I’m reasonably certain that such a new counterculture couldn’t really be something that emerges on the internet, and it couldn’t be something that uses the internet as its primary vehicle. Social media strangles counterculture in the cradle. It would have to be on a platform like Tumblr or one of the open-source social media networks, something that lacks the ability to profit off of the data generated (Tumblr targeted ads are notoriously surreal and unappealing, largely due to an inability to actually “target” anything.) It’s possible that resurrecting the old proto-social media fora that populated the internet would be the only way that such a thing could grow, but such platforms aren’t any good for outreach, simply distributing things within themselves, but perhaps that could still have value? Either way, there needs to be a way to distribute the art and ideas without capture by the markets.

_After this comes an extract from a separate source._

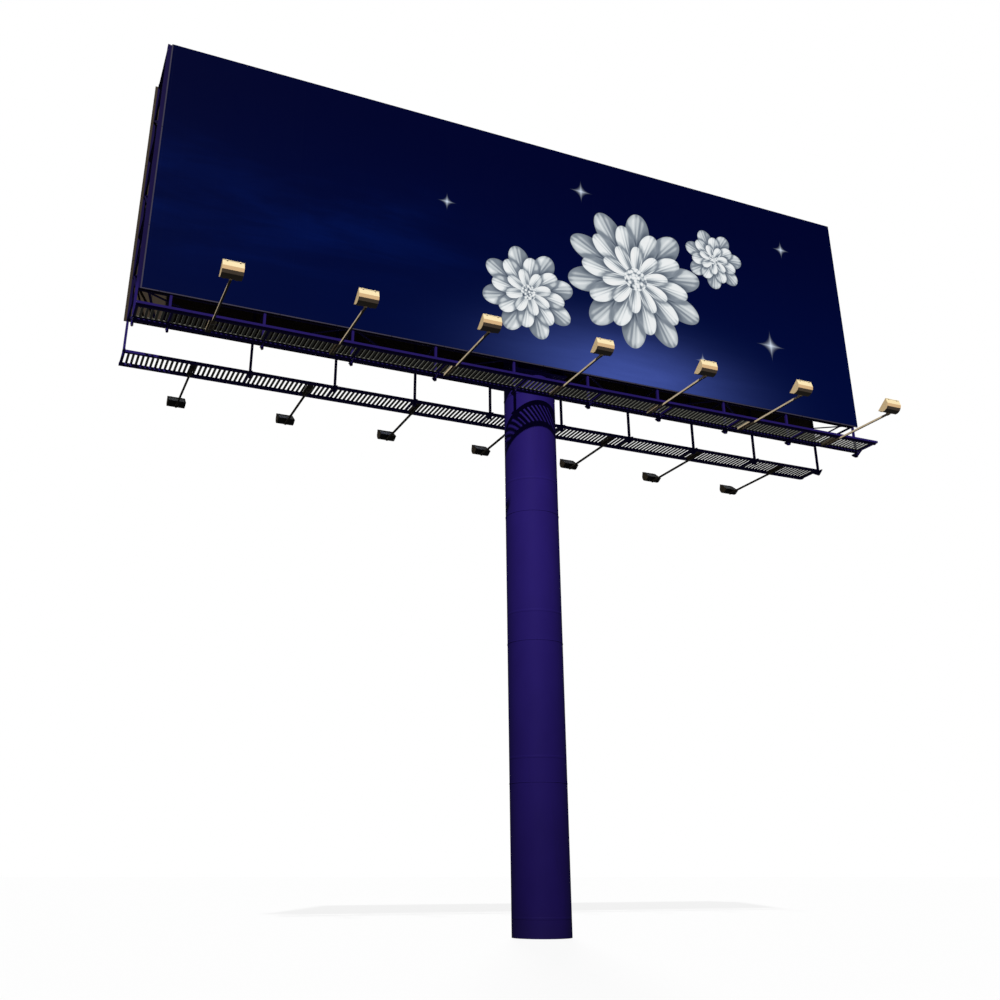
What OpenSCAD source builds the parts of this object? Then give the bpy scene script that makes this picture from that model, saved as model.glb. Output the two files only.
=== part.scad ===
// Two-sided billboard on one round steel column. Two parallel boards stand back to back
// on a steel frame, with an open-bar walkway and a row of floodlights below each of them.
// Millimetres. The origin is the centre of the column's foot, at ground level.
// X runs along the boards, +Y from the front board to the back board, +Z up.

/* [Boards] */
// Width of each board
board_w = 18000; // [16200:100:19800]
// Height of each board
board_h = 6100; // [5500:20:6800]
// Height of the boards' lower edge above the ground
board_bottom = 11840; // [11000:20:13000]
// Distance between the outer faces of the two boards
board_spacing = 1544; // [1540:2:1800]
// Thickness of the board sheeting
board_t = 25; // [18:1:40]
// Thickness of the printed sheet
poster_t = 4; // [3:1:6]
// Bare strip of board left beside and below the printed sheet
poster_margin = 26; // [10:1:80]
// Sideways shift of the front board
front_shift = 95; // [0:5:150]
// Sideways shift of the back board
back_shift = -45; // [-150:5:0]

/* [Column] */
// Outer diameter of the column
column_d = 1170; // [1000:10:1180]
// Distance from the boards' upper edge down to the column's top
column_drop = 1040; // [700:20:1600]
// Thickness of the column's cap plate
cap_t = 20; // [12:1:30]
// Overhang of the cap plate round the column
cap_lip = 20; // [5:1:40]

/* [Frame] */
// Side of the square posts
post_s = 50; // [40:5:80]
// Distance from post to post
post_pitch = 1891; // [1700:1:2000]
// Distance from the column's axis to the first post on its left
post_left = 734; // [730:1:900]
// Distance from the column's axis to the first post on its right
post_right = 1157; // [800:1:1300]
// Sideways shift of the back posts beside the front ones, end posts apart
back_post_shift = 65; // [-90:5:90]
// Distance that the posts reach below the walkway beams
post_foot = 120; // [60:5:160]
// Distance from board edge to the centre of the end posts
end_inset = 35; // [30:5:100]
// Side of the square rails that tie the posts
rail_s = 60; // [50:5:65]
// Number of gaps between rails, one above the other
rail_gaps = 6; // [4:2:8]
// Side of the ties of the cross frames
tie_s = 40; // [36:2:50]
// Side of the diagonals of the cross frames
diagonal_s = 32; // [26:1:34]
// Width of the flat bars of the level bracing
brace_w = 50; // [40:5:60]
// Thickness of the flat bars of the level bracing
brace_t = 16; // [10:1:20]

/* [Column head] */
// Height of the beams that hold the frame to the column
saddle_h = 220; // [160:10:260]
// Flange width of those beams
saddle_w = 90; // [70:5:120]
// Plate thickness of those beams and of the collars
saddle_t = 14; // [10:1:20]

/* [Walkways] */
// Width of the walkway, over its two long beams
walk_w = 723; // [650:1:850]
// Distance from the boards' lower edge down to the walkway's underside
walk_drop = 710; // [600:10:900]
// Width of the long beams
beam_w = 65; // [50:5:80]
// Height of the long beams
beam_h = 50; // [45:5:80]
// Wall of the long beams
beam_t = 6; // [4:1:8]
// Width of the stringer beside the outer long beam
stringer_w = 65; // [50:5:80]
// Width of the foot rails between the posts
foot_rail_w = 40; // [30:2:50]
// Distance that stringers and foot rails reach below the long beams
stringer_drop = 15; // [10:1:25]
// Width of the cross joists
joist_w = 40; // [30:5:60]
// Width of one slat
slat_w = 50; // [40:1:60]
// Thickness of one slat
slat_t = 20; // [12:1:30]
// Distance from the walkway's long edges to the slats' ends
slat_inset = 45; // [30:1:48]
// Distance from slat to slat
slat_pitch = 100; // [90:1:125]
// Thickness of the flat bars that join the slats below
bearer_h = 12; // [8:1:20]
// Width of those flat bars
bearer_w = 30; // [20:1:40]

/* [Floodlights] */
// Distance from floodlight to floodlight
lamp_pitch = 2560; // [2400:10:2650]
// Sideways shift of the row of floodlights
lamp_shift = 150; // [100:10:300]
// Reach of the floodlights from the board's face
lamp_reach = 2330; // [1900:10:2700]
// Side of the square arms
arm_s = 40; // [36:2:50]
// Width of the cross bar that an arm is bolted to
arm_bar_w = 110; // [90:5:140]
// Length of one floodlight housing
lamp_l = 405; // [340:5:450]
// Radius of the half-round housing
lamp_r = 180; // [150:5:200]
// Sheet thickness of the housing
lamp_t = 6; // [4:1:8]
// Tilt of the glass towards the board
lamp_tilt = 38; // [28:1:45]
// Height of the housing's axis above the walkway's underside
lamp_lift = 135; // [125:1:150]
// Width of the door frame round the glass
door_w = 24; // [18:1:30]
// Depth of the door frame
door_t = 22; // [16:1:28]
// Thickness of the glass
glass_t = 5; // [4:1:8]
// Length of the cradle between arm and housing
cradle_l = 100; // [80:5:130]
// Depth of the cradle below the arm
cradle_drop = 10; // [4:1:20]
// Angle of the housing's round that the cradle holds beside its lowest line
cradle_wrap = 37; // [32:1:40]

/* [Hidden] */

steel = "#2b1f6b";
steel_dark = "#211853";
sheet_brown = "#3a3024";
print_navy = "#04062c";
slat_grey = "#2d2d26";
lamp_cream = "#e8cf9c";
lamp_dark = "#23211d";
glass_pale = "#cfd8dc";
facets = 64;
seat = 0.3;

// Depths are measured from the middle plane between the boards towards one side.
face_y = board_spacing / 2;
post_out = face_y - board_t;
post_in = post_out - post_s;
rail_in = post_in - rail_s;
walk_in = post_out;
walk_out = post_out + walk_w;
beam_z = board_bottom - walk_drop;
walk_top = beam_z + beam_h;
post_bottom = beam_z - post_foot;
board_top = board_bottom + board_h;
column_r = column_d / 2;
column_top = board_top - column_drop;
end_x = board_w / 2 - end_inset;

// Posts stand at an even pitch on both sides of the column, up to the end posts;
// the back row has none in its short bay on the left
end_bay_min = 600;
back_bay_min = 1000;
function post_run(first) = [for (x = [first : post_pitch : end_x - end_bay_min]) x];
left_run = post_run(post_left);
right_run = post_run(post_right);
function post_row(shift, bay_min) = concat([-end_x],
    [for (i = [len(left_run) - 1 : -1 : 0]) if (left_run[i] < end_x - bay_min) shift - left_run[i]],
    [for (x = right_run) if (x < end_x - bay_min) shift + x],
    [end_x]);
front_row = post_row(0, end_bay_min);
back_row = post_row(back_post_shift, back_bay_min);

rail_step = (board_h - rail_s) / rail_gaps;
rail_z = [for (k = [0 : rail_gaps]) board_bottom + rail_s / 2 + k * rail_step];
walk_l = 2 * end_x + post_s;
stringer_y = walk_out - beam_w - stringer_w;
stringer_z = beam_z - stringer_drop;
joist_top = walk_top - bearer_h;
arm_z = stringer_z - arm_s;
lamp_z = beam_z + lamp_lift;
lamp_y = face_y + lamp_reach;
arm_to = lamp_y - lamp_r * sin(cradle_wrap);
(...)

Once the Aftertimes rolls around, someone is going to have to find a way to start a countercultural response to the present situation. As I’ve discussed several times, I hope we don’t return to normal, because “normal” wasn’t working. To make sure that it doesn’t, we need to start building a counterweight to what we see outside our windows.
I’m not naive enough to think that a short story or a song or a film or whatever can break the world open on its own, can change everything, but I do believe that it’s an important component in the process. After all, it’s not enough for a counterculture to simply be “counter-”, it must have the second part.